Madonna recently raved about “Celia,” the musical bio of salsa queen Celia Cruz at New World Stages, and, after seeing it on December 22, I can only concur with her enjoyment. For sheer musicality, there's not a more enjoyable show in town and most of Cruz's beloved repertoire is performed by a tight band – arrangements by Isidro Infante – to which you will rock out and shriek, “Azucar!” At my performance, Xiomara Laugart Sánchez as Celia seemed a bit weary – in great voice, but lacking the electrifying pizzaz that Cruz lent her every appearance.
The show was definitely enlivened by the presence of 21-year-old Grizel “Chachi” Del Valle, a triple threat talent who kept me smiling throughout with her gracefully precise, hot moves and winning personality. This Newark Boriqua, raised entirely by three strong Puerto Rican women, made her own salsa debut at age 15, and is well on the road to a career that may well match that of Cruz herself one day.

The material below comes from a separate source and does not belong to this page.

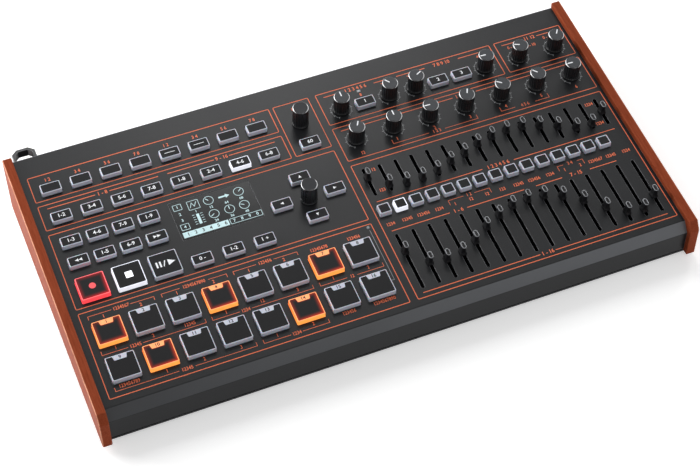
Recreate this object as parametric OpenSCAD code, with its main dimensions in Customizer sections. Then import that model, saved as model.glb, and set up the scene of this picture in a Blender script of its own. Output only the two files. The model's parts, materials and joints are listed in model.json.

Camp aficionados won't want to miss the New York club debut of Synthea Starr at the Metropolitan Room on January 6. The creation of seasoned actor Joel Vig (“Ruthless,” “Hairspray”), Synthea has performed on Theatre Guild cruises across the world, having just sailed to Monaco and Alaska with Ed Asner, Donna McKechnie, and Cliff Robertson, a devoted fan, who swears she stole every show. Starr originally made her cruise debut when she gallantly substituted for Joy Behar, who missed an Amazon-bound boat. Descended from semi-deposed Russian royalty and boasting an extensive list of famous husbands and lovers, Synthea tops a five-decade career with this appearance of songs and stories, which will be introduced by her dear friend, Tammy Grimes, and accompanied by pianist Dennis Buck and violinist Erin Slaver.